All of the men deny the charges, and those in Sweden staged a protest outside the parliament in Stockholm last Thursday in hopes of gaining attention for their plight.

“We are together, they are my friends,” Sardari told The Local, explaining that he belongs to an opposition party in exile, the Worker-Communist Party of Iran, or Hekmatist.

“We have fought for 30 years against the Islamic Republic – fighting for freedom, human rights, women’s rights, and against executions, stonings and other injustices.”

Some 30 years ago he was shot in his right leg at a street protest during the Iranian revolution in the country’s Kurdistan province, and bullet fragments still pain him today, Sardari said.

“We are actually the victims of terrorism, but now unfortunately Interpol has added our names to their terrorist list,” he said. “I am afraid."

After receiving no response to letters he sent to Interpol, Cologne police and all of Germany's main political parties, Sardari sought the help of lawyer Franz Hess, who told The Local he has turned to the Federal Criminal Police Office (BKA) and government data protection officials to help his client.
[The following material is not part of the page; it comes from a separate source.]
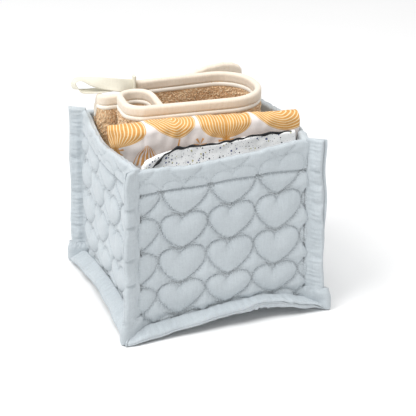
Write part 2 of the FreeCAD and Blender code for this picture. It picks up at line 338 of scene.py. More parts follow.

“Iran’s registry of their names is incomprehensible,” Hess said. “These are people from a Kurdish region in Iran where during the revolution in ‘79 there were strong Kurdish organisations and also conflicts – but this is still no reason to add their names to the an international authority like the Interpol system 30 years later.”

Because of the way Interpol functions, the likelihood of German intervention is low, he said.

However, the fact that Sardari has yet to be arrested by German officials makes clear that they “have no interest in acting as henchmen for the Iranian regime,” he added.

“The question is how reliable a system like Interpol can be when it serves such criminal regimes,” he concluded.

In an email response to The Local’s inquiry on the case, the Interpol press office said it could not comment directly on Sardari’s case, but explained that Red Notices are simply a way to inform member countries that an arrest warrant has been issued by a judicial authority.

“It is not an international arrest warrant, nor can Interpol demand that any member country arrest the subject of a Red Notice,” the statement said. Interpol’s job is to help national police in finding these individuals, but not to “assess the evidence in a case or a request for a Red Notice.”

Member countries or individuals may challenge such notices, but the organisation said it does not intervene based on political concerns.

Sardari and his colleagues in Sweden continue to await response to their challenges registered with Interpol – in addition to any word from their respective government authorities on the matter.

“We have no idea when we’ll hear back,” Hess said.

The German Foreign Ministry did not respond to The Local’s requests for comment in time for this article’s publication.